Couples can feel like teammates in logistics, but strangers in connection.
Add:
financial pressure
emotional exhaustion
grief from past relationships
parenting challenges
stepfamily tension
special and additional needs
We can feel depleted.
Signs your Well might be empty
Sometimes emptiness doesn’t look dramatic, it looks normal.
Signs include:
emotional shutdown
resentment and anger
overwhelm or irritated
tension in marriage
difficulty making decisions
feeling stuck or numb
struggling to receive help
feeling lost or wanting to escape
If that feels familiar, you are not alone.
Refilling the Well

Restoration doesn’t happen through pressure. It happens through honesty.
Refilling your well starts by recognising what is draining it.
Sometimes it means boundaries.
Sometimes it means support.
Sometimes it means grief or loss needs processing.

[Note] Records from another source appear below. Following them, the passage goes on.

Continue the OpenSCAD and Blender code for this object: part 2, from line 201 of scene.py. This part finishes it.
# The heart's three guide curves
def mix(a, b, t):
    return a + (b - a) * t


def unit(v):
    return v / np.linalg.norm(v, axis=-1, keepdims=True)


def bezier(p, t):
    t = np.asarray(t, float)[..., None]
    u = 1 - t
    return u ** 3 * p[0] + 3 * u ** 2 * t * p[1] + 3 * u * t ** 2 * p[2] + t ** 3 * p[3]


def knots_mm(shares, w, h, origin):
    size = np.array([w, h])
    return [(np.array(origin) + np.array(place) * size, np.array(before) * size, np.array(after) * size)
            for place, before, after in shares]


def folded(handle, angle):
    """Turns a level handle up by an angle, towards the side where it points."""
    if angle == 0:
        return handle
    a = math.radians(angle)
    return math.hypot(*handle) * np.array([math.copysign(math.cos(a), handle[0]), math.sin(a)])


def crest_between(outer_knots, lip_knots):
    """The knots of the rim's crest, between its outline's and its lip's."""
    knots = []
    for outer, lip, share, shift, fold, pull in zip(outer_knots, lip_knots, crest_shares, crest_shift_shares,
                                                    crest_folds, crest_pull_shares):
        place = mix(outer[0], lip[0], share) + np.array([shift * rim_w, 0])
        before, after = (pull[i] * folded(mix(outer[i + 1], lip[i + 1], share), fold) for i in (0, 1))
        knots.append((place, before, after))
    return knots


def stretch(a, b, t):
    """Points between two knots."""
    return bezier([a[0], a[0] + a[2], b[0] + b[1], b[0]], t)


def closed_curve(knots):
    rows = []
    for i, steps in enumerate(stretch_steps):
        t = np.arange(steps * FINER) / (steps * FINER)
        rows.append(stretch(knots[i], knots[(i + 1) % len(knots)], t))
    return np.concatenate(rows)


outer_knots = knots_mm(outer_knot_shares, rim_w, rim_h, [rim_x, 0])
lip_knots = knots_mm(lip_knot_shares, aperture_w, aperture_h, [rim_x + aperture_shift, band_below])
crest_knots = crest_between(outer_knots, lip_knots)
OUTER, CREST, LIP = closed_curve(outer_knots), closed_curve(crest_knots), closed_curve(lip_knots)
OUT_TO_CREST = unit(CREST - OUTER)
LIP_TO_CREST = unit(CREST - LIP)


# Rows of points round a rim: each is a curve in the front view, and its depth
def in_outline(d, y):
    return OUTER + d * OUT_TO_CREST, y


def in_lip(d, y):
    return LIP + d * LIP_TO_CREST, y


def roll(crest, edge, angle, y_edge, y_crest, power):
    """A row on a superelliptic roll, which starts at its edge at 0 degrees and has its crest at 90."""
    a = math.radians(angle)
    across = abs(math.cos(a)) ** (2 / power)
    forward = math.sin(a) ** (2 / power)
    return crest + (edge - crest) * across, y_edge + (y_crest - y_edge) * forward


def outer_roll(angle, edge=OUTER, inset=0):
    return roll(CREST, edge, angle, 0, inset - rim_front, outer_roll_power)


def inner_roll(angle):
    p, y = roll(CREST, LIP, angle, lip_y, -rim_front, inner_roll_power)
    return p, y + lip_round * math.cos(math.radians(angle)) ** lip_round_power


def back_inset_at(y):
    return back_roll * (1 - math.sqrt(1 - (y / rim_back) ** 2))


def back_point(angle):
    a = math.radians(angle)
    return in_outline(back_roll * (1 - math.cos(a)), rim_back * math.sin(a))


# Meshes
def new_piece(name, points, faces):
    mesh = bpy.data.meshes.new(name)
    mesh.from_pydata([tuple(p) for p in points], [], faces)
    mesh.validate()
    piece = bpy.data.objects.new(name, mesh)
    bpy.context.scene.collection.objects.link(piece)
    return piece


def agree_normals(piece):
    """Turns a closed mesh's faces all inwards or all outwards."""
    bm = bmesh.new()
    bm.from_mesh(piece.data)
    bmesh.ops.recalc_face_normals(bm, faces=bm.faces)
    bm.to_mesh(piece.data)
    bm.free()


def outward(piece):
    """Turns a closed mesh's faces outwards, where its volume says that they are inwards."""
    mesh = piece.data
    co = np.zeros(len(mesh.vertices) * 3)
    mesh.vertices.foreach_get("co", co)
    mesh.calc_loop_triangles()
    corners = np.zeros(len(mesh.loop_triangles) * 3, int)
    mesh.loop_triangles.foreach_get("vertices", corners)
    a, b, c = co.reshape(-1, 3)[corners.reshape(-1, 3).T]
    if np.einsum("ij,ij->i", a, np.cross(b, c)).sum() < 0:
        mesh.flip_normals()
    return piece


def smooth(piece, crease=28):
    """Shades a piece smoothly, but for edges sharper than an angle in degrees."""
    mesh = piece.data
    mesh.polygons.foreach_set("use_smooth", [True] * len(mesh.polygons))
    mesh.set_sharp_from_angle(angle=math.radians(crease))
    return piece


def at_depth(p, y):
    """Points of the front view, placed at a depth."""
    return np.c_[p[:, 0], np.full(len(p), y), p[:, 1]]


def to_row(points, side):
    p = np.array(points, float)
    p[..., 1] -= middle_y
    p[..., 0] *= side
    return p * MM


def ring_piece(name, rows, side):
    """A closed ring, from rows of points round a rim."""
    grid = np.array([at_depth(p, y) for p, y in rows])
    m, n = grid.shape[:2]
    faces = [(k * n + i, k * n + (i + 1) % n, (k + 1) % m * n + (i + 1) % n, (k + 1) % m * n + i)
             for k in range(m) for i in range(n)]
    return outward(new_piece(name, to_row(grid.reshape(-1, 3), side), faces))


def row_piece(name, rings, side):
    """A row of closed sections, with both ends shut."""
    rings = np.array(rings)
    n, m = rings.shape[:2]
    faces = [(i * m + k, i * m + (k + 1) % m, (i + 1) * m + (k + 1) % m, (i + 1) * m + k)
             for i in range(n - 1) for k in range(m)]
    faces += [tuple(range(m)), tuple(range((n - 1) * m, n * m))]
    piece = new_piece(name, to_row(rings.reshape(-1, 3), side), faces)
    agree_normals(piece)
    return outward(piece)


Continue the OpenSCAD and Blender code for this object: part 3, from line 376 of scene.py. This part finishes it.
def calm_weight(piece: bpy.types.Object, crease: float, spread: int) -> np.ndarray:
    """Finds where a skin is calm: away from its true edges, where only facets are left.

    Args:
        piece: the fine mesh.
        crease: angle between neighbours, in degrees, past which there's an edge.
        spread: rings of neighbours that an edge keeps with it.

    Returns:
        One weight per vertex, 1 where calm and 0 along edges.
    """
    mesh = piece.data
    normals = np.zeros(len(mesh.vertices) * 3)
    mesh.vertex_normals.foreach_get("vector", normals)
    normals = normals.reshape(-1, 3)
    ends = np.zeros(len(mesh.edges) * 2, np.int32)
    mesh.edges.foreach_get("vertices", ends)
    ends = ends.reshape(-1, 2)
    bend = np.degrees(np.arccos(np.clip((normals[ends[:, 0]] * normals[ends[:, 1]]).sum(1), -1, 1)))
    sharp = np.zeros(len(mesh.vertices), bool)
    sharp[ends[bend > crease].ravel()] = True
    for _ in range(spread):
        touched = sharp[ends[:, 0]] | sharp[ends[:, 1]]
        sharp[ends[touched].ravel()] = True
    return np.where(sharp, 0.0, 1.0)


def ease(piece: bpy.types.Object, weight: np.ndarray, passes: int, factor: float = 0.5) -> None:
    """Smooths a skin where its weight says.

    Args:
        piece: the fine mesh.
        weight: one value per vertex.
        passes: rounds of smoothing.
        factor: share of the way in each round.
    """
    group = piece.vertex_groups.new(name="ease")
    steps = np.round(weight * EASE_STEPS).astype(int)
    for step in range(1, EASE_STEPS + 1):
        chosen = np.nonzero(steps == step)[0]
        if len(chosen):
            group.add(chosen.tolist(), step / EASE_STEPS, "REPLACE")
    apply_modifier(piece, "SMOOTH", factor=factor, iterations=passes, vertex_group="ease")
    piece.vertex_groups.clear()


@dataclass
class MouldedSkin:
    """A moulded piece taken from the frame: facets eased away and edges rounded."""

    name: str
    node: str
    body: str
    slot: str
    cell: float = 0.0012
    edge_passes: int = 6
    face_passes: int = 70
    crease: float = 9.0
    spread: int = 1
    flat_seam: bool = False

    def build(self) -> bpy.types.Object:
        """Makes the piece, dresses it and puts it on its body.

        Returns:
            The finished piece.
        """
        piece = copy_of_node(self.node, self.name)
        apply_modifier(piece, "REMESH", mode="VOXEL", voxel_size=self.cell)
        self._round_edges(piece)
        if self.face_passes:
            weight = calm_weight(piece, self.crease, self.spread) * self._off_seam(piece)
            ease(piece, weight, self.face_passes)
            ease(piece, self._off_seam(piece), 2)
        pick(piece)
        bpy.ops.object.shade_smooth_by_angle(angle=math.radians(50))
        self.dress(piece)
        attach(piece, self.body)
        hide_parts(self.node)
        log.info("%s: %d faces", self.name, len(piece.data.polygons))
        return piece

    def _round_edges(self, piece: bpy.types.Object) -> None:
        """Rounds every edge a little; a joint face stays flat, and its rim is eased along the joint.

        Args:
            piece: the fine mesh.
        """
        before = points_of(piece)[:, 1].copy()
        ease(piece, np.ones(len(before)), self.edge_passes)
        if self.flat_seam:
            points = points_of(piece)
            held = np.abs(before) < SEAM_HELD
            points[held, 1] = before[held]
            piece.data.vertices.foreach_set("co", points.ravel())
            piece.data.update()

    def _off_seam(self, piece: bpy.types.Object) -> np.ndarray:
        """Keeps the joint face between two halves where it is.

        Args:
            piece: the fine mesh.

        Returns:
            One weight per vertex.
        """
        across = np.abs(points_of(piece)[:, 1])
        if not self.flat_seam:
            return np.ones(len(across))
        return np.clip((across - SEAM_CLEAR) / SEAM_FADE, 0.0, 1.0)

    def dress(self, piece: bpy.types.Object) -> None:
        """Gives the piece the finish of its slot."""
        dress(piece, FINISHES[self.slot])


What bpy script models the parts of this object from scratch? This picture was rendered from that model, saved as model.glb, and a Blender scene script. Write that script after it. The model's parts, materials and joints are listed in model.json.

Sometimes it means your marriage needs attention.
Sometimes it means permitting yourself to admit I am not okay.
And, it means returning to God, not through performance, but through peace.
A well is not refilled by striving. It is refilled by the source.
Healing often begins with small things:
honest conversations
asking for help
rest without guilt
reconnecting with faith
rebuilding trust
letting yourself be supported
Not everything changes overnight.
But hope returns when honesty does.
This is why The Well exists
The Well – He Puna Aroha was created to be a place of restoration, renewal, and belonging.
Starting with a Blog and Resources Page on our website. With hope to grow beyond and into a physical space one day.
A place where single parents, blended families, and couples can come as they are, not polished, not perfect, just real.
A place to be refilled emotionally, relationally, spiritually, and practically.
Because you do not need more pressure.
You need support.
You need truth.
You need grace.
You need hope.
And you need to know you are not alone.
Final Thought
You were never meant to keep pouring from empty.
If life feels heavy right now, maybe the answer is not to push harder.
Maybe it is time to come to the well.